In 1885, Notre Dame bought its own private car and hired a chef who at one time worked for Delmonico’s in New York.  Traveling first class this way may have seen an extraordinary expense, but in the end was more economical and convenient than going through the train companies:

“Having a special through car, the party escapes all the annoyances incident to transfers from train to train and from depot to depot.  And if their car be a hotel car, they can take their meals together at their leisure, and when they feel disposed to do so.  They are not obliged to wait for their meals when the train is behind time, or to bolt their food as they are almost obliged to do by the customary twenty minutes’ stoppage at railway eating houses.  By having a hotel car of their own, the party is practically at home, and a long journey, far from being a source of annoyance and fatigue, becomes one of pleasure and recreation” [Scholastic, 06/06/1885, page 626].

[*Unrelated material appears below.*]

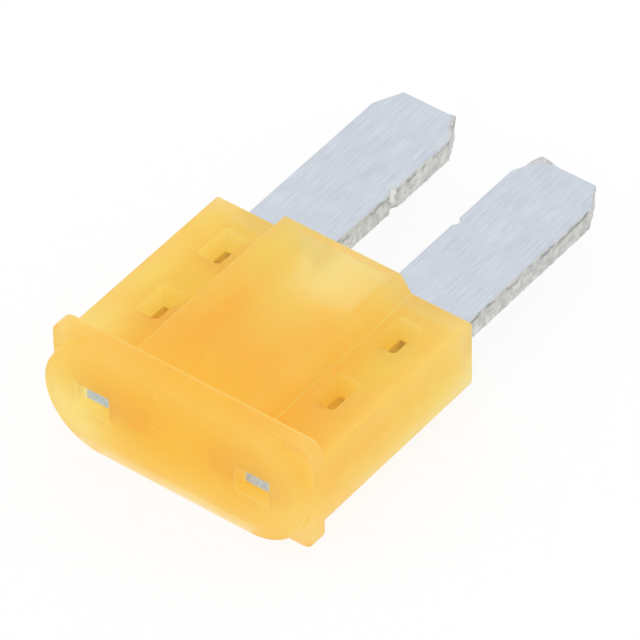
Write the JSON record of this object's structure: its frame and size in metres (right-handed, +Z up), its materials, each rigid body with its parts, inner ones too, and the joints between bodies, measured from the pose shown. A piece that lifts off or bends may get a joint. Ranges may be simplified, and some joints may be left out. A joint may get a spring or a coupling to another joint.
{
  "type": "automotive blade fuse",
  "caption": "Two-blade micro vehicle fuse: oblong-headed translucent amber housing staked onto a one-piece stamped metal element with flat plug-in blades.",
  "frame": {"origin": "under the middle of the fuse's bounding box, on the surface that it lies on", "axes": "+Y from the head towards the blade tips, +X across the two blades, +Z up through the fuse's thickness"},
  "size_m": [0.0092, 0.0154, 0.0038],
  "materials": {
    "housing_plastic": "moulded translucent amber nylon, semi-gloss",
    "element_metal": "silver-plated zinc alloy strip, rolled faces with fine lengthwise lines and grey sheared edges"
  },
  "bodies": {
    "root": {"housing": "housing_plastic", "fuse_element": "element_metal"}
  },
  "joints": []
}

The New Hotel Car "Notre Dame University," 1885
The New Hotel Car “Notre Dame University,” 1885

While Notre Dame continued to charter special trains for its students, many local Alumni Clubs took over arranging travel for their students into the 20th century.  Rail travel eventually was bolstered by charted buses and airplanes and car pools.  For Thanksgiving and Christmas vacations in 1959, students spent over $60,000 on eight charted planes and other transportation arranged by Alumni Clubs [Scholastic, 11/13/1959, page 10].  Some Alumni Clubs still help arranging mass transportation, but for the most part, students are on their own getting to and from campus.